Pemerintah Kota Surabaya, melalui Satpol PP dan Dinas Pemberdayaan Perempuan dan Perlindungan Anak, Pengendalian Penduduk, dan Keluarga Berencana (DP3APPKB), konsisten menerapkan pendekatan humanis dan edukatif dalam kebijakan jam malam. Patroli gabungan “Asuhan Rembulan”, melibatkan berbagai dinas terkait, menjadi garda terdepan.
Ketika menemukan anak di bawah umur yang masih berkeliaran, petugas akan menghubungi orang tua mereka. Jika orang tua mengizinkan dan kegiatan anak dianggap positif, mereka diperbolehkan. Namun, bagi yang tidak dapat dihubungi atau kedapatan berbohong, petugas akan mengantar anak langsung pulang ke rumah dan berkoordinasi dengan RT/RW setempat.
“Anggota kami itu juga menjadi orang tuanya mereka. Prinsipnya Bapak Wali Kota mengajak semua orang tua… untuk menjadi orang tua bagi mereka,” jelas Zaini, menggarisbawahi pendekatan yang mengedepankan sentuhan kasih sayang dan empati.
Ida Widayati, M.M, Kepala DP3APPKB Surabaya, menegaskan bahwa tujuan jam malam adalah melindungi anak, bukan membatasi kebebasan mereka. “Ini adalah kebijakan yang sangat bagus dari Bapak Wali Kota, yang benar-benar mewujudkan pemerintah kota hadir untuk memberikan pemenuhan hak anak,” ucapnya.

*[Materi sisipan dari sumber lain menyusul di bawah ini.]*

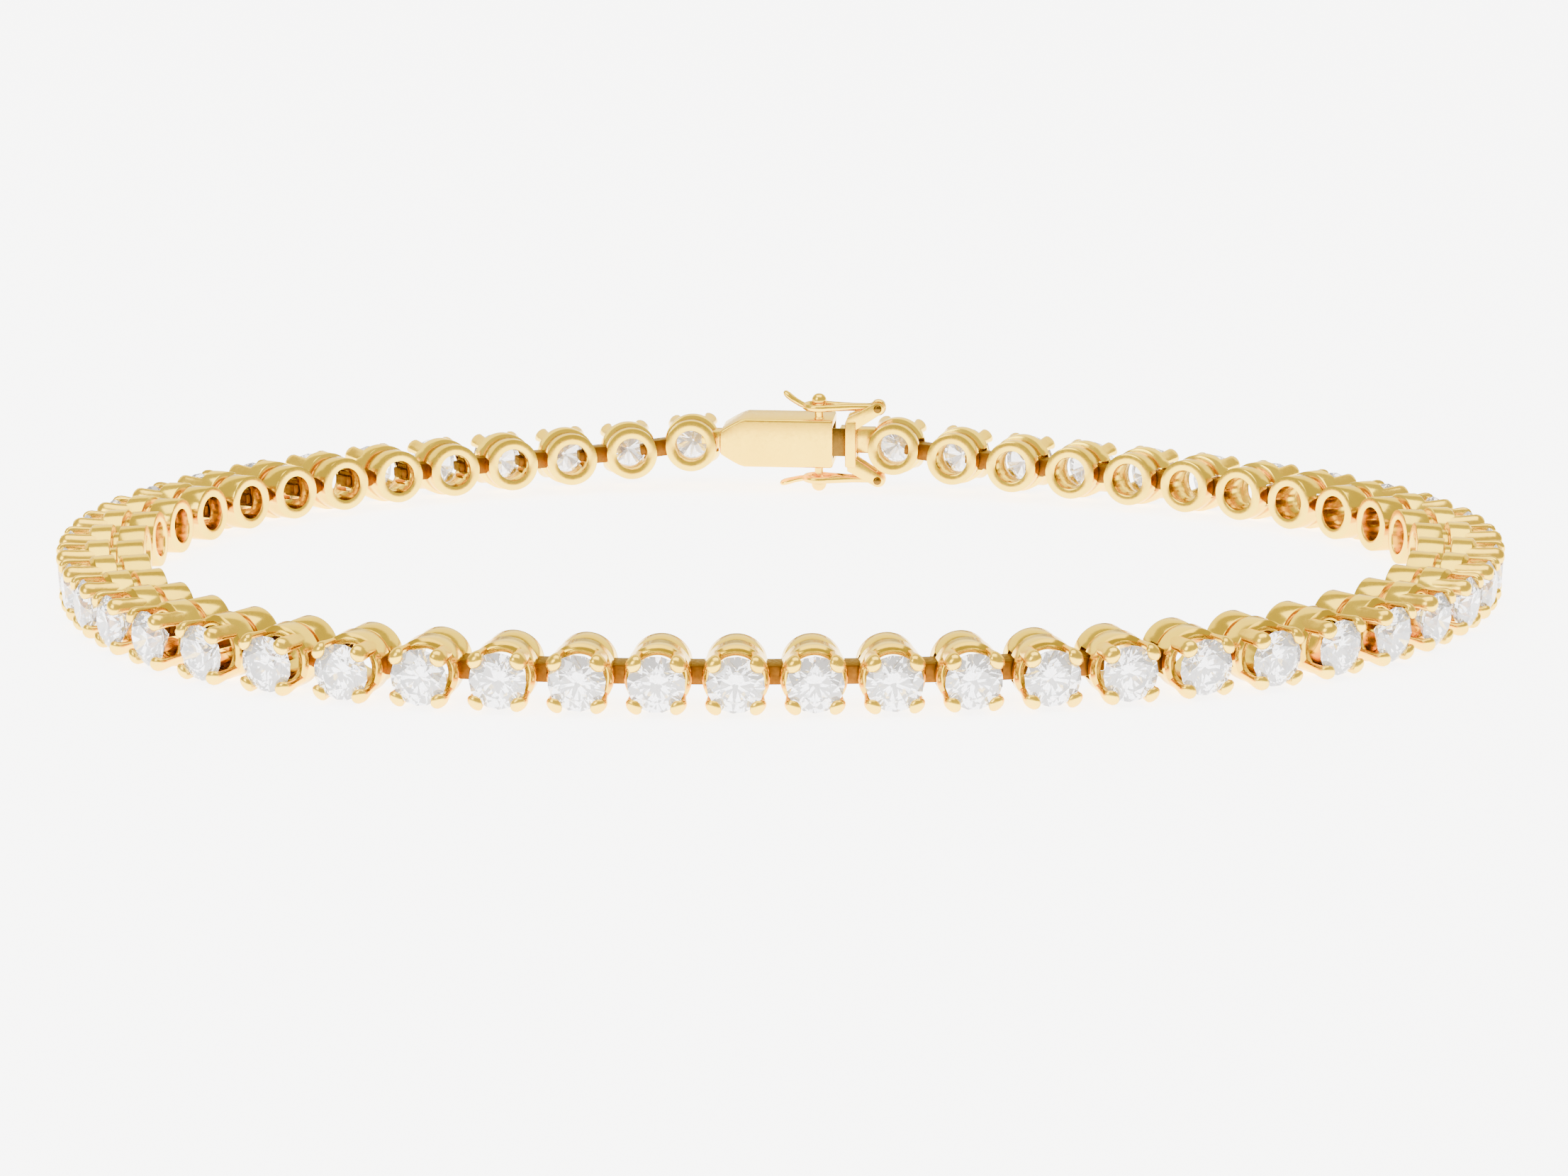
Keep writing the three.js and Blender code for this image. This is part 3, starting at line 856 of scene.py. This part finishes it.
def leaf_form():
    """Spring leaf: a straight tongue, folded back at its end."""
    leaf_top = BOX_INNER - BOX_WALL - LEAF_CLEARANCE
    leaf_end = mouth + LEAF_LENGTH
    tail_start = mouth + LEAF_CLEARANCE
    middle = leaf_top - LEAF_THICKNESS / 2
    tail_run = leaf_end - tail_start
    upper = rounded_block(
        (plate_end - LEAF_LAP, leaf_top - LEAF_THICKNESS, -LEAF_HALF),
        (leaf_end, leaf_top, LEAF_HALF),
        LEAF_BEVEL,
    )
    tail = rounded_block(
        (0, -LEAF_THICKNESS / 2, -LEAF_HALF),
        (math.hypot(tail_run, LEAF_SPREAD), LEAF_THICKNESS / 2, LEAF_HALF),
        LEAF_BEVEL,
    )
    tail_turn = Matrix.Rotation(math.atan2(LEAF_SPREAD, tail_run), 4, "Z")
    tail_place = Matrix.Translation((tail_start, middle - LEAF_SPREAD, 0))
    return together([upper, moved(tail, tail_place @ tail_turn)])


def end_tab_form():
    """Tall tab of the last link, through the end plate, with its head behind the plate."""
    head_start = plate_end + HINGE_CLEARANCE
    head_end = head_start + END_HEAD_LENGTH
    head = rounded_block(
        (head_start, -TAB_OUTER - END_HEAD_DROP, -END_TAB_HALF),
        (head_end, END_TAB_INNER, END_TAB_HALF),
        END_HEAD_BEVEL,
    )
    tab = tab_form(wall_middle - half_span, head_end - END_HEAD_LAP, END_TAB_HALF, END_TAB_INNER)
    return together([tab, head])


def eye_form():
    """Tube that turns on the hinge pin."""
    return lathe(
        [
            (BORE_RADIUS, -EYE_HALF),
            (EYE_RADIUS - EYE_BEVEL, -EYE_HALF),
            (EYE_RADIUS, EYE_BEVEL - EYE_HALF),
            (EYE_RADIUS, EYE_HALF - EYE_BEVEL),
            (EYE_RADIUS - EYE_BEVEL, EYE_HALF),
            (BORE_RADIUS, EYE_HALF),
        ],
        EYE_SIDES,
        wrap=True,
    )


def loop_path():
    """Figure-eight seen from above: round the stud, then drawn in to the eye."""
    reach = stud_along - pin_along - EYE_RADIUS + EYE_LAP
    path = []
    for step in range(LOOP_ARC_STEPS + 1):
        angle = LOOP_OPENING * (2 * step / LOOP_ARC_STEPS - 1)
        path.append((stud_along + SNAP_RADIUS * math.cos(angle), SNAP_RADIUS * math.sin(angle)))
    path += [(stud_along - share * reach, half) for share, half in WAIST_ROWS]
    path += [(stud_along - share * reach, -half) for share, half in WAIST_ROWS[::-1]]
    return path


def thumb_form(side):
    """Tab that a finger lifts, curling away from the box."""
    slope = UPPER_THUMB_SLOPE if side > 0 else LOWER_THUMB_SLOPE
    run = THUMB_LENGTH * math.cos(slope)
    rise = THUMB_LENGTH * math.sin(slope)
    path = []
    for share, width, thickness in THUMB_ROWS:
        lift = rise * ((1 - THUMB_CURL) * share + THUMB_CURL * share**2)
        x = stud_along + SNAP_RADIUS + run * share
        path.append((x, side * (CATCH_HEIGHT + lift), width, thickness))
    return sweep(path, CATCH_INWARD, THUMB_SIDES)


def catch_form(side):
    """Figure-eight catch: hinge eye, wire loop round the stud and thumb tab."""
    height = side * CATCH_HEIGHT
    eye = moved(eye_form(), Matrix.Translation((pin_along, CATCH_INWARD, height)))
    return together([eye, closed_wire(loop_path(), height), thumb_form(side)])


def closed_wire(path, height):
    """Round wire along a closed path in x and y."""
    rows = np.array(path)
    ahead = np.roll(rows, -1, axis=0) - np.roll(rows, 1, axis=0)
    ahead /= np.linalg.norm(ahead, axis=1)[:, None]
    angles = 2 * math.pi * np.arange(WIRE_SIDES) / WIRE_SIDES
    aside = WIRE_RADIUS * np.cos(angles)
    z = height + WIRE_RADIUS * np.sin(angles)
    rings = []
    for (x, y), (way_x, way_y) in zip(rows, ahead):
        ring_x = x - way_y * aside
        ring_y = CATCH_INWARD + y + way_x * aside
        rings.append(np.stack([ring_x, ring_y, z], axis=1))
    return skin(rings, wrap=True)


# Materials

def new_material(name):
    material = bpy.data.materials.new(name)
    material.use_nodes = True
    return material, material.node_tree.nodes["Principled BSDF"].inputs


def noise(material, place, scale, detail):
    texture = material.node_tree.nodes.new("ShaderNodeTexNoise")
    texture.inputs["Scale"].default_value = scale
    texture.inputs["Detail"].default_value = detail
    material.node_tree.links.new(place.outputs["Object"], texture.inputs["Vector"])
    return texture.outputs["Fac"]


def gold_material(name, bright, deep, roughness):
    """Polished gold with faint polishing marks and cloudy changes of gloss."""
    material, shader = new_material(name)
    nodes = material.node_tree.nodes
    links = material.node_tree.links
    shader["Metallic"].default_value = 1
    shader["Specular Tint"].default_value = GRAZING_TINT
    place = nodes.new("ShaderNodeTexCoord")
    cloud = noise(material, place, CLOUD_SCALE, CLOUD_DETAIL)
    colour = nodes.new("ShaderNodeValToRGB")
    colour.color_ramp.elements[0].position = CLOUD_LOW
    colour.color_ramp.elements[0].color = (*deep, 1)
    colour.color_ramp.elements[1].position = CLOUD_HIGH
    colour.color_ramp.elements[1].color = (*bright, 1)
    links.new(cloud, colour.inputs["Fac"])
    links.new(colour.outputs["Color"], shader["Base Color"])
    marks = noise(material, place, MARK_SCALE, MARK_DETAIL)
    gloss = nodes.new("ShaderNodeMapRange")
    gloss.inputs["From Min"].default_value = MARK_LOW
    gloss.inputs["From Max"].default_value = MARK_HIGH
    gloss.inputs["To Min"].default_value = roughness * GLOSSY_SHARE
    gloss.inputs["To Max"].default_value = roughness * DULL_SHARE
    links.new(marks, gloss.inputs["Value"])
    links.new(gloss.outputs["Result"], shader["Roughness"])
    bump = nodes.new("ShaderNodeBump")
    bump.inputs["Strength"].default_value = MARK_STRENGTH
    bump.inputs["Distance"].default_value = MARK_DEPTH
    links.new(marks, bump.inputs["Height"])
    links.new(bump.outputs["Normal"], shader["Normal"])
    return material


def stone_material():
    """Clear colourless stone, with a faint painted glow that keeps it near white."""
    material, shader = new_material("stone_clear")
    shader["Base Color"].default_value = STONE_COLOUR
    shader["Roughness"].default_value = 0
    shader["IOR"].default_value = STONE_INDEX
    shader["Transmission Weight"].default_value = STONE_CLARITY
    shader["Emission Color"].default_value = STONE_PAINTED_GLOW_COLOUR
    shader["Emission Strength"].default_value = STONE_PAINTED_GLOW
    return material


gold = {name: gold_material("gold_" + name, *look) for name, look in GOLDS_WITH_PAINTED_SHADE.items()}
stone_clear = stone_material()


# Pieces

for side_name, start, end in (("left", first_link, -1), ("right", 0, last_link)):
    node = "chain_" + side_name
    forms = run_forms(start, end)
    # Rings, rims and tabs get darker golds as painted shade, while baskets and claws get the lit gold
    for name, material, slot, crease in (
        ("rings", gold["ring"], "gold", SETTING_CREASE),
        ("baskets", gold["basket"], "gold", SETTING_CREASE),
        ("rims", gold["rim"], "gold", SETTING_CREASE),
        ("claws", gold["claw"], "gold", CLAW_CREASE),
        ("tabs", gold["tab"], "gold", SETTING_CREASE),
        ("stones", stone_clear, "stone", 0),
    ):
        piece(name + "_" + side_name, forms[name], material, "root", [node], crease)

pins = together([pin_form(1), pin_form(-1)])
for name, form, kind, slot, body, nodes in (
    ("clasp_box_shell", box_form(), "clasp", "clasp_gold", "root", ["clasp_box"]),
    ("box_tab", box_tab_form(), "clasp", "clasp_gold", "root", ["clasp_box"]),
    ("upper_stud", stud_form(1), "clasp", "clasp_gold", "root", ["clasp_box"]),
    ("lower_stud", stud_form(-1), "clasp", "clasp_gold", "root", ["clasp_box"]),
    ("tongue_plate", plate_form(), "clasp", "clasp_gold", "root", ["clasp_tongue"]),
    # The leaf and the hinge pins get the dark leaf gold, which is painted shade
    ("tongue_leaf", leaf_form(), "leaf", "clasp_gold", "root", ["clasp_tongue"]),
    ("hinge_pins", pins, "leaf", "clasp_gold", "root", ["clasp_tongue"]),
    ("end_tab", end_tab_form(), "clasp", "gold", "root", ["chain_right"]),
    ("upper_catch_wire", catch_form(1), "clasp", "catch_gold", "upper_catch", ["upper_catch"]),
    ("lower_catch_wire", catch_form(-1), "clasp", "catch_gold", "lower_catch", ["lower_catch"]),
):
    piece(name, moved(form, clasp_frame), gold[kind], body, nodes, CLASP_CREASE)


# Floor, light and camera

def floor():
    material, shader = new_material("floor_white")
    shader["Base Color"].default_value = FLOOR_COLOUR
    shader["Roughness"].default_value = FLOOR_ROUGHNESS
    shader["Emission Color"].default_value = FLOOR_GLOW_COLOUR
    shader["Emission Strength"].default_value = FLOOR_GLOW
    mesh = bpy.data.meshes.new("floor")
    corners = [
        (side_x * FLOOR_HALF, side_y * FLOOR_HALF, -FLOOR_DROP)
        for side_x, side_y in ((-1, -1), (1, -1), (1, 1), (-1, 1))
    ]
    mesh.from_pydata(corners, [], [(0, 1, 2, 3)])
    mesh.materials.append(material)
    thing = bpy.data.objects.new("floor", mesh)
    bpy.context.scene.collection.objects.link(thing)


def area_light(name, place, size, power):
    light = bpy.data.lights.new(name, "AREA")
    light.shape = "RECTANGLE"
    light.size, light.size_y = size
    light.energy = power
    thing = bpy.data.objects.new(name, light)
    thing.location = place
    thing.rotation_euler = (-Vector(place)).to_track_quat("-Z", "Y").to_euler()
    bpy.context.scene.collection.objects.link(thing)


def world():
    bpy.context.scene.world = bpy.data.worlds.new("studio")
    bpy.context.scene.world.use_nodes = True
    background = bpy.context.scene.world.node_tree.nodes["Background"]
    background.inputs["Color"].default_value = SKY_COLOUR
    background.inputs["Strength"].default_value = SKY_STRENGTH


def camera():
    data = bpy.data.cameras.new("photo_camera")
    data.lens = CAMERA_LENS
    data.sensor_width = SENSOR_WIDTH
    data.sensor_fit = "HORIZONTAL"
    data.clip_start = CLIP_NEAR
    data.clip_end = CLIP_FAR
    thing = bpy.data.objects.new("photo_camera", data)
    away = Vector((0, -math.cos(CAMERA_ELEVATION), math.sin(CAMERA_ELEVATION)))
    place = loop_middle + away * CAMERA_DISTANCE
    aim = loop_middle + CAMERA_AIM
    thing.location = place * MM
    thing.rotation_euler = (aim - place).to_track_quat("-Z", "Y").to_euler()
    bpy.context.scene.collection.objects.link(thing)
    bpy.context.scene.camera = thing


floor()
world()
for name, place, size, power in LIGHTS:
    area_light(name, place, size, power)
camera()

DP3APPKB juga mengelola “Rumah Perubahan”, fasilitas rehabilitasi non-militeristik yang baru beroperasi tahun ini. Anak-anak yang terjaring razia dengan kasus tertentu, seperti “ngelem” atau miras, akan dibawa ke sana untuk mendapatkan pendampingan psikologis dan spiritual selama tujuh hari.
“Sebagian besar anak-anak yang menunjukkan perilaku sosial menyimpang, sisi keagamaannya juga berkurang,” terang Ibu Ida.
Setelah dari Rumah Perubahan, anak-anak akan dipertemukan kembali dengan orang tua untuk edukasi mengenai pengasuhan yang lebih baik.

Dukungan Publik dan Ajakan Kolaborasi Komunitas
Meskipun terdengar seperti pembatasan, survei terhadap 44 warga Surabaya yang dilakukan Indra dari Forum Anak Surabaya, menunjukkan respons yang mayoritas positif terhadap kebijakan ini. Tingginya literasi informasi di kalangan warga Surabaya menjadi faktor kunci penerimaan kebijakan tersebut.
Hasil polling Radio Suara Surabaya menunjukkan 98% responden juga sepakat dan setuju dengan kebijakan jam malam ini.
Ada harapan agar kebijakan ini dapat diterapkan serentak di seluruh Jawa Timur untuk mencegah pergeseran lokasi kenakalan remaja ke wilayah lain.
Pemerintah Kota Surabaya juga mendorong peran aktif RT/RW melalui program Kampung Ramah Perempuan dan Anak untuk memantau anak-anak pasca-rehabilitasi.
Masyarakat diimbau untuk tidak ragu melaporkan kasus kenakalan remaja ke Hotline Puspaga UPTD Perlindungan Perempuan Anak, yang melayani konsultasi psikologis gratis bagi warga Surabaya.
Kasus-kasus seperti keluhan Bapak Sugianto (pendengar SSFM) dari Dupak Masjid, yang resah dengan sekelompok remaja bermain game online hingga dini hari di teras rumah warga, menunjukkan bahwa tantangan pengawasan masih besar. Kolaborasi antara pemerintah, keluarga, dan masyarakat menjadi kunci untuk menciptakan lingkungan yang aman dan positif bagi tumbuh kembang anak-anak Surabaya menuju.